Representatives of the centuries-old acequia or ditch associations, several individuals and one environmental group have formally protested the transfer to the state engineer. Even local Democratic Rep. Tom Udall opposes the deal, saying at a recent town hall meeting that downstream cities should "keep their hands off acequia water rights," according to La Jicarita newspaper.

"It's one of the most significant water-policy issues in the state right now," says Paula Garcia, director of the New Mexico Acequia Association. "It's bringing to the surface a lot of issues and conflicting world views."

A dangerous precedent?

There's no law against transferring water rights from the upper Rio Grande basin, defined as anything above the Otowi gauge measuring station near Los Alamos, to the middle basin, which extends from etowi down to Elephant Butte reservoir near Truth or Consequences, says attorney Ed Newville with the New Mexico State Engineer's Office. But the state has discouraged such transfers because they would throw a wrench into water accounting under the 1938 Rio Grande Compact, which divvies up the river's water among Colorado, New Mexico and Texas.

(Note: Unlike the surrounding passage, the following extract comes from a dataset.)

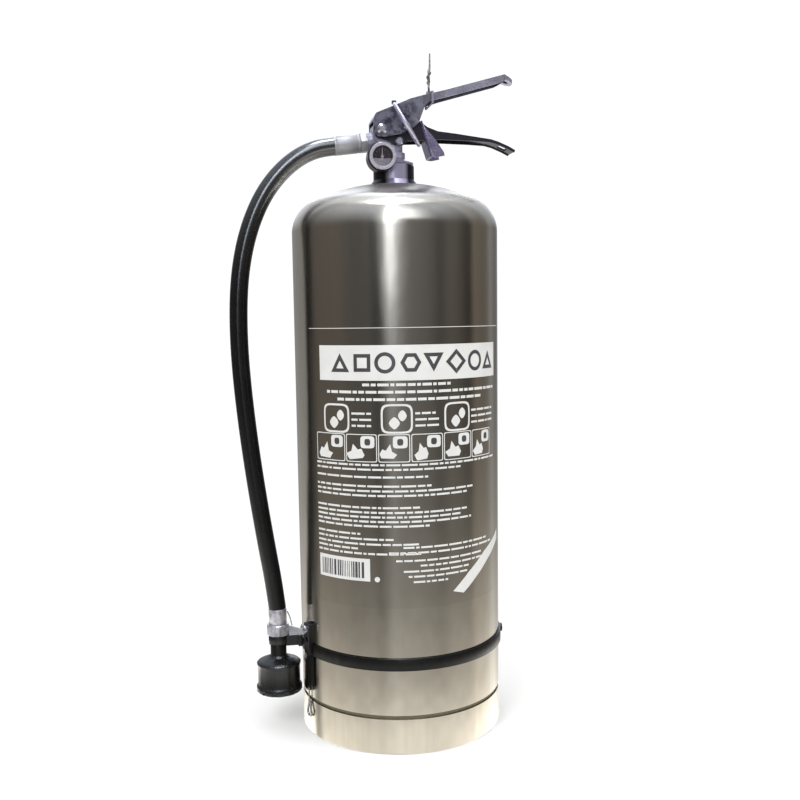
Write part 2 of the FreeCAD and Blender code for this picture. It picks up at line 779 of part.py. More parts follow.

Under the compact, the more water that passes the Otowi gauge, the more New Mexico is obligated to deliver to Texas. So New Mexico prefers to take out what water it can above Otowi. Northern New Mexico water left in the river for cities in the middle valley would flow past the gauge, so a percentage of it would have to go to Texas.

Estevan Lopez, Santa Fe County's land-use and utilities director, says the Top of the World transfer will not cost New Mexico any water, because his county would divert the water above the Otowi gauge. The water would be siphoned out of the Rio Grande a half mile above the gauge through an "infiltration gallery," perforated pipes placed in the riverbed. The county would then pipe the water overland about 16 miles to the sprawling suburbs of Santa Fe.

The county hopes that drawing through the ground instead of directly from the river will yield cleaner water, avoiding the need for an expensive treatment plant. At full tilt, the infiltration gallery will eventually handle up to 5,600 acre-feet - over 1.8 billion gallons per year. That means the pipe could carry the Top of the World water plus more than 5,000 acre-feet.

Newville says his office "will be taking a very careful look (at the plan) to see that it does not create a compact problem that would be contrary to the public welfare."

Unraveling tradition

The rule against transferring water rights across the Otowi gauge has safeguarded rural northern New Mexico from the urbanizing middle valley. Community activists, working to protect acequias that have helped hold together Hispano villages since the 17th century, say the Top of the World transfer would destroy that safeguard by opening up the downstream market.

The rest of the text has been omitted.